I purchased a 1BHK flat in Pune in 1993. In 2002 I was able to buy a 2BHK flat which is now self-occupied. I now intend to sell the first flat and invest the entire proceeds in buying another house (with balance amount as loan from bank), which may be self-occupied.

The 2BHK may be rented out. Will the capital gains received on the sale of the first house be fully exempt from tax and also under DTC if sold after April 1, 2012?

You can claim deduction from taxable income for capital gains arising on account of transfer of residential property by investing in new residential house.

The deduction is restricted to the lower of the amount invested in new house or capital gains arising from transfer of the old residential house. But you should have purchased the new house within one year before or within two years after the date of transfer of the old house. If unable to meet the deadline, deposit the money in the Capital Gain Account Scheme with a prescribed nationalised bank to claim the deduction.

Ensure that the new house is not sold within three years, else the deduction gets revoked.

Under the Direct Taxed Code the deduction from capital gains will be in proportion to investment in new property to the net sales consideration. Further, you cannot own more than one residential house other than the new house, on the date of transfer of the original asset vis-à-vis the existing provisions, which is more restrictive. In case the property is sold after April 1. 2012, and you own more than one property as on the date of transfer other than the new property, the deduction from capital gains may not be available.

I urchased shares of Chicago Pneumatic Tools Ltd in public issue in 1984 for Rs 1,750. The company was merged with Atlas Copco Ltd and I received 72 shares. Recently Atlas Copco brought back the shares for delisting and I was paid Rs 1,98,000 for the shares.

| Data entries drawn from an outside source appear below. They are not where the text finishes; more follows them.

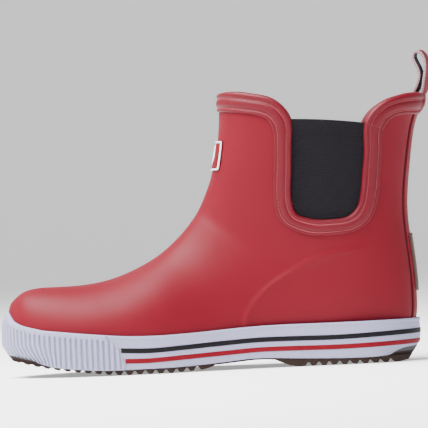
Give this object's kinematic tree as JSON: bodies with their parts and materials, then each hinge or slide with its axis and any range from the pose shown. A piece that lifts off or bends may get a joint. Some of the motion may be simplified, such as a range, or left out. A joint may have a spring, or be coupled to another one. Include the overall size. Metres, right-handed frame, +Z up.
{
  "type": "rubber rain boot",
  "caption": "Ankle-high moulded rubber rain boot with elastic side gussets, taped collar, webbing pull loop, ribbed toe bumper and treaded sole.",
  "frame": {"origin": "centre of the boot's outline on the ground, under its soles", "axes": "+X towards the heel, -X towards the toe, +Z up, the medial side of this right boot faces -Y"},
  "size_m": [0.2734, 0.0981, 0.1929],
  "materials": {
    "red_rubber": "satin natural rubber",
    "tape_rubber": "satin moulded tape",
    "lining_cloth": "knitted cotton",
    "stiffener": "plain hard rubber",
    "elastic": "woven elastic",
    "reflector": "soft reflective patch",
    "white_rubber": "matte white rubber",
    "badge_red": "satin",
    "webbing": "woven webbing",
    "black_rubber": "matte",
    "stripe_rubber": "matte",
    "sole_rubber": "matte",
    "sponge": "sponge",
    "board": "fibre board",
    "footbed_cloth": "brushed cloth"
  },
  "bodies": {
    "boot": {"upper_shell": "red_rubber", "lining": "lining_cloth", "heel_counter": "stiffener", "toe_puff": "stiffener", "gusset_medial": "elastic", "gusset_lateral": "elastic", "binding_front": "tape_rubber", "binding_rear": "tape_rubber", "collar_facing": "tape_rubber", "heel_strip": "red_rubber", "heel_reflector": "reflector", "badge_plate": "white_rubber", "badge_field": "badge_red", "badge_emblem": "white_rubber", "pull_loop_end_inner": "webbing", "pull_loop_end_outer": "webbing", "foxing": "white_rubber", "toe_bumper": "white_rubber", "stripe_dark": "black_rubber", "stripe_red": "stripe_rubber", "outsole": "sole_rubber", "midsole_filler": "sponge", "insole_board": "board"},
    "loop": {"pull_loop": "webbing"},
    "footbed": {"footbed_foam": "sponge", "footbed_cover": "footbed_cloth"}
  },
  "joints": [
    {"name": "pull_loop_bend", "type": "hinge", "parent": "boot", "child": "loop", "pos_m": [0.1328, 0, 0.1688], "axis": [0, 1, 0], "range_deg": [-55, 65], "stiffness_Nm_per_rad": 0.01},
    {"name": "footbed_lift", "type": "hinge", "parent": "boot", "child": "footbed", "pos_m": [-0.1265, 0, 0.0225], "axis": [0, -1, 0], "range_deg": [0, 10]}
  ]
}
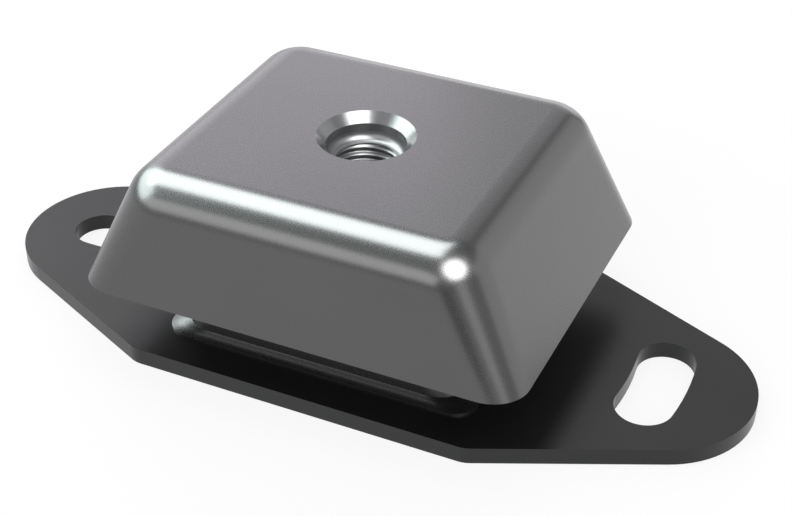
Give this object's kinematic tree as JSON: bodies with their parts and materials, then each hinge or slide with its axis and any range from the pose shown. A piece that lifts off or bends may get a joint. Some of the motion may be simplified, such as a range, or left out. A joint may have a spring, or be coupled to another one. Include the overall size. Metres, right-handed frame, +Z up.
{
  "type": "marine engine mount",
  "caption": "Flexible engine mount: a steel hood with a threaded centre, carried by inclined rubber pads on a saddle welded to a slotted base plate.",
  "frame": {"origin": "middle of the base plate's underside", "axes": "+X along the base plate towards the curved slot, +Z up along the stud's axis, +Y across the plate"},
  "size_m": [0.183, 0.0814, 0.049],
  "materials": {
    "black_steel": "satin black paint on steel",
    "grey_steel": "satin metallic grey coat on pressed steel",
    "bright_steel": "turned and zinc plated",
    "rubber": "moulded, matt",
    "spring_steel": "blackened spring steel"
  },
  "bodies": {
    "root": {"base_plate": "black_steel", "saddle": "black_steel", "hood": "grey_steel", "threaded_hub": "bright_steel", "rubber_pad_left": "rubber", "rubber_pad_right": "rubber", "overload_buffer": "rubber", "rebound_buffer": "rubber", "rebound_washer": "bright_steel", "retaining_ring": "spring_steel"}
  },
  "joints": []
}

Please advice: Do I have to pay any tax on the amount received or can I claim I-T exemption under Rs 2,00,000 a year. I am a housewife not filing any return. My yearly income from deposits, agricultural is less than Rs 1,00,000.

The gains arising on account of buy back of shares by Atlas Copco Ltd is taxable as capital gains. The capital gains are long-term here as the holding was for over 12 months.

Capital gains will be computed as difference between the consideration received by you from Atlas and the ‘indexed cost of acquisition' of the shares originally acquired by you.

In case, the long-term capital gains are within the threshold of basic exemption limit, you would not be liable to pay taxes. For a resident woman of 60 years and below, the basic exemption limit is Rs 1,90,000. Agricultural income is exempt from tax.

Can you please provide legal guidelines to manage my father-in-law's retirement corpus?

My father-in-law is a retired Government servant. His retirement corpus is 50 lakh.

He would like to open two MIS senior citizen account (Rs 15 lakh each) at post office — one for himself and the other for his wife. My mother-in-law is a housewife. She has a PAN number. This is to save tax on interest income from post office. Please let us know if this is possible or not.

With the remaining Rs 20 lakh, my father-in-law would like to pay home loan, putting some money in FD. He will buy a health insurance cover for Rs 5 lakh.

In computing income of an individual, any income arising to the spouse on account of transfer of assets directly or indirectly without adequate consideration is clubbed in the hands of the individual. In view of this provision, any interest earned by your mother-in-law on the MIS senior citizen account needs to be included in the income of your father-in-law and accordingly tax needs to be paid by him as the funds belong to him.

Principal repaid towards loan taken for purchase or construction of a residential house from specified lenders is eligible for a deduction under Section 80C of the Act. This is subject to the overall ceiling of Rs 1,00,000 per annum of the said section.

Interest earned on fixed deposits would be taxable in the hands of the individual. Premium paid to keep in force insurance of senior citizen is eligible for deduction of Rs 20,000 under section 80D.

Our comments are only from a tax perspective, and it is advisable to take note of the legal perspective also.